By Lauren Rosson, Thrive Outside Consultant and CPA at Rosson CPA
Every business owner knows there’s no room for costly mistakes. Continuing with our countdown, avoid these final two mistakes to prevent financial loss in your business:
2. Cutting Corners in Your Accounting System– There are three key reports that every business owner should keep. Most people are familiar with a profit and loss statement. Yes, this report is important. But in addition, you should also be preparing a balance sheet and cash flow statement. There are major differences between all these reports and keeping them up to date and accurate can supply you with valuable information.
Clients ask me all the time how they should organize their records. There is not necessarily a right or wrong way (unless you are putting your receipts in a shoebox!) to do this. If I provide you with a complicated way of keeping your records, you won’t do it. Working with your financials and accounting records needs to be done in a systematic way that makes sense to you.
Your records should be consistent. Simply stated if you handle things differently each month, then the reports you produce won’t be accurate. Once you implement a system, stick with it. If you have to, expand on it but don’t change it regularly.
Once you have your system in place to create your financials, learn how to read and understand the data. The reports can provide you with a lot of information to help you make informed decisions about your business.
1. Being Unprepared for an Audit– Business owners are fearful about being audited by either the IRS or state agency. My heart still jumps when I receive a notice from the IRS, so I can imagine the stress it must cause others who receive the same notice.
Sometimes there is no way to prevent an audit. However, there are steps every business owner should implement to sail through an audit with a no change outcome.
Good record keeping is essential. Don’t work with a shoe box of receipts. You need to be able to substantiate all the deductions you take on your tax return. The only way to do this is to keep records in a good order and report what is accurate. Rounded numbers to the IRS is a red flag because it demonstrates that you are not keeping accurate numbers.
During an audit, the IRS will ask for financial statements. These financial statements should be accurate and correspond with the tax return. Not every deduction on a financial statement is deductible for your tax return, but that is a logical explanation. For example, your profit and loss statement might have meals expense of $200, but for tax purposes you can only deduct 50%.
When preparing your business tax return, you want to prevent the red flags. To everyone’s dismay, there is not a magic ball that tells us what will cause an audit, but there are some key expenses that are constantly looked analyzed. For example, meals, travel and entertainment expenses are always subject to exposure. Don’t worry if these are legitimate expenses. An audit flag might be caused by your profession and not necessarily the expense. For example, an electrician might have large auto expenses (a legitimate expense), however a retail store operator probably will not have large auto expenses. Furthermore, your profession may include a lot of travel because you make sales in multiple states. Even though the expense is large, it is completely accurate. Again, a retail store or a restaurant owner probably will not have the same volume of travel expenses.

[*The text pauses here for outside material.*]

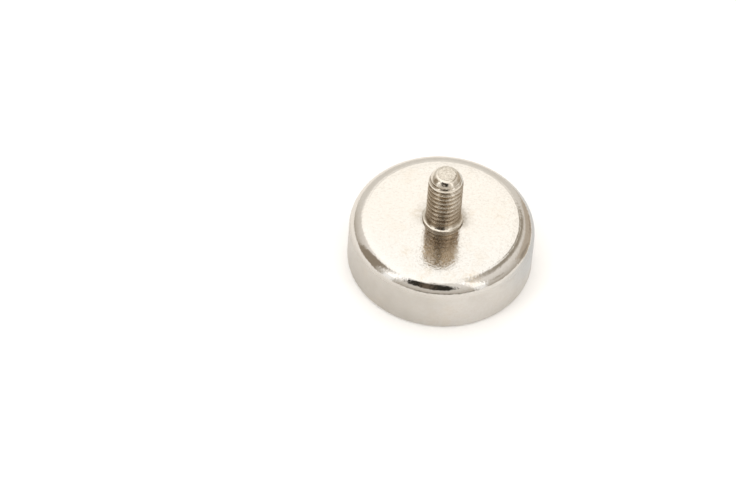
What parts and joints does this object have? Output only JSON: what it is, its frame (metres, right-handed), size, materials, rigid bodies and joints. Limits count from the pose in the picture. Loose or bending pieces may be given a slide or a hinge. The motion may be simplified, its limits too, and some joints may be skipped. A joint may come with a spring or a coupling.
{
  "type": "pot magnet",
  "caption": "Shallow round steel cup with a potted disc magnet in its open side and a short threaded stud on its closed back.",
  "frame": {"origin": "centre of the contact face, on the plane of the cup's rim, which the magnet stands on", "axes": "+Z along the stud, from the contact face to the stud's tip; X and Y across the cup, with no preferred direction"},
  "size_m": [0.025, 0.025, 0.017],
  "materials": {
    "cup_nickel": "satin nickel plating with faint mottling, brighter on the shoulder",
    "magnet_nickel": "fine sandy matt nickel plating, polished rounded edge",
    "potting_resin": "matt taupe potting resin",
    "stud_nickel": "bright nickel plating on a rolled thread"
  },
  "bodies": {
    "root": {"cup": "cup_nickel", "magnet": "magnet_nickel", "resin_ring": "potting_resin", "stud": "stud_nickel"}
  },
  "joints": []
}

Most people focus on their deductions, but don’t overlook your income. You want to report all of your income. Don’t think that just because you didn’t receive a 1099 from a client or customer, you don’t have to report the income. If your records are accurate you won’t have to rely on what a 1099 might show.
Having losses, higher than average expenses, and low income can be a common red flag. Know your exposure and maintain the correct documents to support the numbers.
Adjusting your financial systems may be time consuming the beginning, but making the right changes can save you time and money in the future. Don’t be afraid to ask questions, seek advice from other business owners and accountants to find the best financial practices that work for you.